I think the comments to this post set out the BSA position well and the typical way Scout Troops operate.

Any Scout Registered Scout can take any merit badge course they wish, (except for some defined requirements), as a Leader you should be encouraging the merit badges and guiding the Scout - obviously if one of the merit badges has an age restriction on it then that is different. The key as everyone has noted is that these are merit badge required to complete the Star, Life, and Eagle rank requirements, rather than Eagle Level merit badges.

As a Troop we try to sign up our new Scouts for the Swimming Merit Badge and the First Aid Merit Badge at Summer Camp (both are classed as one of the Eagle required Merit badges) . They can not get the First Aid Merit badge without the knowledge of the first Aid requirements for Second Class and First Class but they don’t need to hold the First Class Rank to complete the Merit badge.

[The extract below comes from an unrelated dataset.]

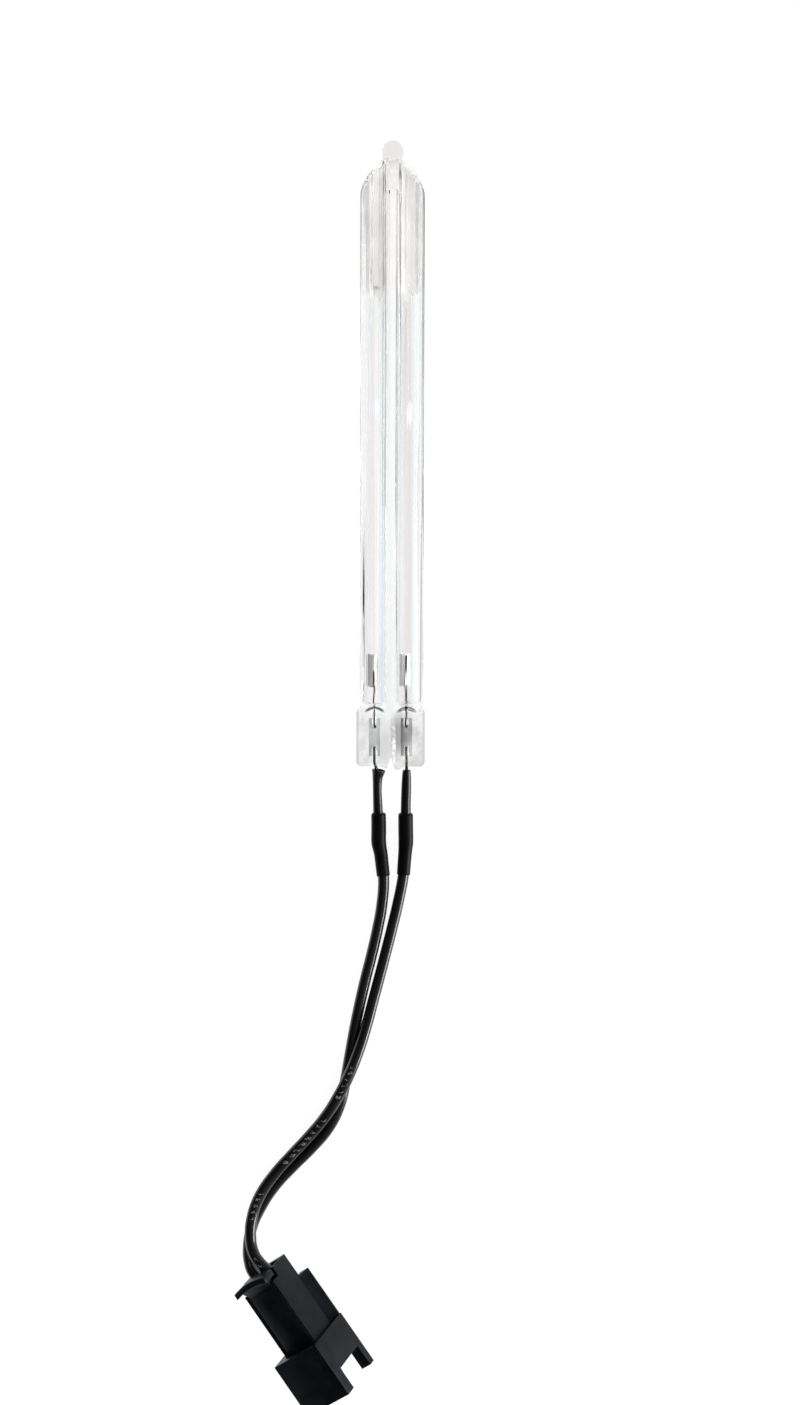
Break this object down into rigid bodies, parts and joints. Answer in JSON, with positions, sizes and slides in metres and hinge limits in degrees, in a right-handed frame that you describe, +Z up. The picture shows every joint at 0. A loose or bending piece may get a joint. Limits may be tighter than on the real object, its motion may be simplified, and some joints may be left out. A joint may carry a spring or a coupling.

A Scout could go through the program from 11 to 18 an earn merit badges only and never receive the Rank award of Scout. However that is unlikely as the Scout Award is relatively simple and should be pushed by the SPL, ASPL, Troop Guides for the new Scouts etc, and if they came from a reasonable Cub Pack with an AOL Award, should know most of it anyway. Tenderfoot to First Class bit harder to get and as a troop we have several kids who enjoy the trips, summer camp, etc but are not that interested in Ranking up.

These are difficult times and really you probably should talk to the parents to encourage the Scout to review some of the rank award stuff as well the Merit Badges and set up a SM/ASM sign-off session with him. Set him up to succeed not to fail.

Turning round and saying no to Merit Badges will result in you losing a Scout who appears to be interested in learning and moving forward with Scouts, just not quite in the way you want him/her to.

The thing that has not been discussed but cannot be over-looked. Every Scout scouts differently and they are all right. Scout not interested in Advancement but loves camping great. Scout not interested in Advancement but loves learning new things in Merit Badges great. A Scout loves to serve others but never camps, great. As long as the Scout is active, however they choose to scout, is fine with this Scoutmaster.


Agreed on the topis of any badge at any time.

I think the real issue this post is highlighting is the workaround to the normal practices that have been created by the virtual COVID world where first contact is the Scout announcing that they have completed the MB required no pre-conversation with the Scoutmaster or any opportunity for the Scoutmaster to confirm that the MBC is registered. Many classes are being offered online by individuals as well as by councils; not all are vetted. This is not in line with the purposes for the merit badge program as stated in the GTA or in the Unit Leader’s Guidebook.